While the invention has been described with reference to numerous specific details, one of ordinary skill in the art will recognize that the invention can be embodied in other specific forms without departing from the spirit of the invention. For instance, FIGS. 1, 2, 4, 6, 7, and 10 conceptually illustrate methods in which the specific operations of each method may not be performed in the exact order shown and described. Specific operations may not be performed in one continuous series of operations, and different specific operations may be performed in different embodiments. Furthermore, each method could be implemented using several sub-methods, or as part of a larger macro method.
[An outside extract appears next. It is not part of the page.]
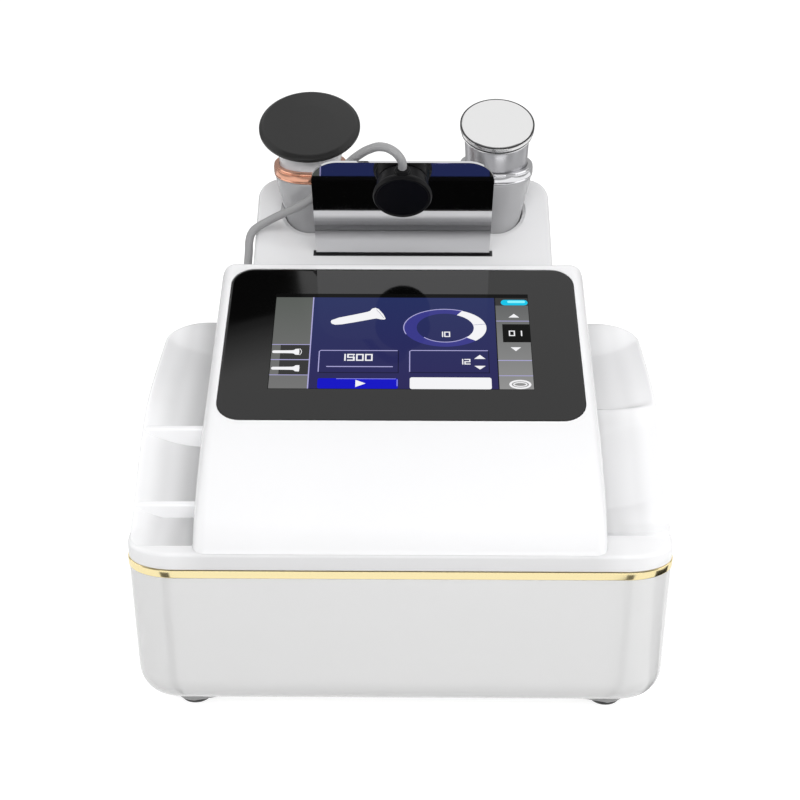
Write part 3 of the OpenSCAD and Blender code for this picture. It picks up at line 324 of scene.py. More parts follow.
dress(knob, finish_of("satin_black", (0.003, 0.003, 0.0035), 0.36, cloud=0.04, grain=0.06, grain_scale=1500,
                      gloss_level=0.16), "return_plate", "connector_knob")

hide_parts("lead_loop", "lead_run", "lead_coil", "lead_tail")
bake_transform(return_lead)

# Base tub
# A light-grey glossy moulding with a large rounded bottom edge, open at the top. Vents, the grille of the
# loudspeaker and the screws' seats are cut into its floor, and an opening for the rear panel into its wall.
CASE_X, CASE_Y, CASE_CORNER = 150.0, 142.0, (27, 17)
TUB_LOW, TUB_TOP, TUB_WALL, TUB_ROUND = 7, 102, 3, 25
POST_X, POST_Y = 128, (-127, 112)


def quarter_turn(steps):
    """Even angles from 0 to a right angle."""
    return np.linspace(0, np.pi / 2, steps)


def rounded_box(w, d, r, mid=(0, 0), steps=12):
    """Rectangle with quarter-ellipse corners, of one radius or of one across and one deep, anticlockwise."""
    rx, ry = np.broadcast_to(r, 2)
    turn = quarter_turn(steps)
    corners = [(1, 1, 0), (-1, 1, 1), (-1, -1, 2), (1, -1, 3)]
    return np.concatenate([
        np.stack([mid[0] + sx * (w / 2 - rx) + rx * np.cos(turn + k * np.pi / 2),
                  mid[1] + sy * (d / 2 - ry) + ry * np.sin(turn + k * np.pi / 2)], -1) for sx, sy, k in corners])


def at_height(outline, z):
    """A flat outline with one height for all its points."""
    return np.column_stack([outline, np.full(len(outline), z)])


def case_rings(levels):
    """Rings of the case outline, each at a height and drawn in by an inset, which its corners lose too."""
    return np.array([
        at_height(rounded_box(2 * (CASE_X - inset), 2 * (CASE_Y - inset),
                              [max(r - inset, 2) for r in CASE_CORNER], steps=20), z) for z, inset in levels])


def cut(piece, boxes=(), rods=(), prisms=()):
    """Cuts out boxes by two corners, round holes square to X by two ends and a radius, and prisms."""
    tool = bmesh.new()
    for low, high in boxes:
        size, mid = np.subtract(high, low), np.add(high, low) / 2
        for vert in bmesh.ops.create_cube(tool, size=1)["verts"]:
            vert.co = [(c * s + m) * MM for c, s, m in zip(vert.co, size, mid)]
    bores = []
    for start, end, radius in rods:
        way = np.subtract(end, start)
        length = np.linalg.norm(way)
        bores.append(turned([(radius, 0), (radius, length)], 64, start, way / length,
                            np.cross(way / length, (1, 0, 0))))
    for rings in [*bores, *prisms]:
        verts = [tool.verts.new(p * MM) for p in rings.reshape(-1, 3)]
        for face in ring_faces(*rings.shape[:2]):
            tool.faces.new([verts[i] for i in face])
    bmesh.ops.recalc_face_normals(tool, faces=tool.faces)
    mesh = bpy.data.meshes.new("cutter")
    tool.to_mesh(mesh)
    tool.free()
    cutter = placed("cutter", mesh)
    step = piece.modifiers.new("cut", "BOOLEAN")
    step.object, step.operation, step.solver = cutter, "DIFFERENCE", "EXACT"
    done = bpy.data.meshes.new_from_object(piece.evaluated_get(bpy.context.evaluated_depsgraph_get()))
    piece.modifiers.clear()
    piece.data = done
    smooth_to_edges(done)
    bpy.data.objects.remove(cutter)


tub_floor, inner_round = TUB_LOW + TUB_WALL, TUB_ROUND - TUB_WALL
tub_rings = case_rings(
    [(tub_floor, TUB_ROUND + 2)]
    + [(tub_floor + inner_round * (1 - math.cos(a)), TUB_WALL + inner_round * (1 - math.sin(a)))
       for a in quarter_turn(15)]
    + [(TUB_TOP - 0.3, TUB_WALL), (TUB_TOP, TUB_WALL + 0.3), (TUB_TOP, 0.4), (TUB_TOP - 0.4, 0)]
    + [(TUB_LOW + TUB_ROUND * (1 - math.cos(a)), TUB_ROUND * (1 - math.sin(a))) for a in quarter_turn(15)[::-1]]
    + [(TUB_LOW, TUB_ROUND + 2)])
tub_posts = [turned([(3.5, 9.5), (5.5, 9.5), (5.5, TUB_TOP), (1.7, TUB_TOP), (1.7, 82), (3.5, 82)], 32,
                    (x, y, 0)) for y in POST_Y for x in (POST_X, -POST_X)]
tub = solid_of_rings("tub_moulding", [tub_rings], tub_posts)
rear_opening = [((-103, 130, 40), (103, 146, 92))]
vents = [((x - 1.8, -60, 5), (x + 1.8, 0, 12)) for x in range(-35, 86, 20)]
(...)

Thus, one of ordinary skill in the art would understand that the invention is not to be limited by the foregoing illustrative details, but rather is to be defined by the appended claims.

Claims

1. A proof correlation process for identifying and understanding cause and effect relationships between spending and business metrics, while accounting for differences in data, time, and perception, said process comprising:

a set of data smoothing operations for smoothing one or more time data series;

a set of time data series scaling operations;

a set of correlation detection and assessment operations; and

a set of conflict resolution operations which consumes output from the correlation detection and assessment operations and resolve conflicts where overlapping ranges within two time data series include multiple correlated periods, each with a different lag factor and correlation quality score.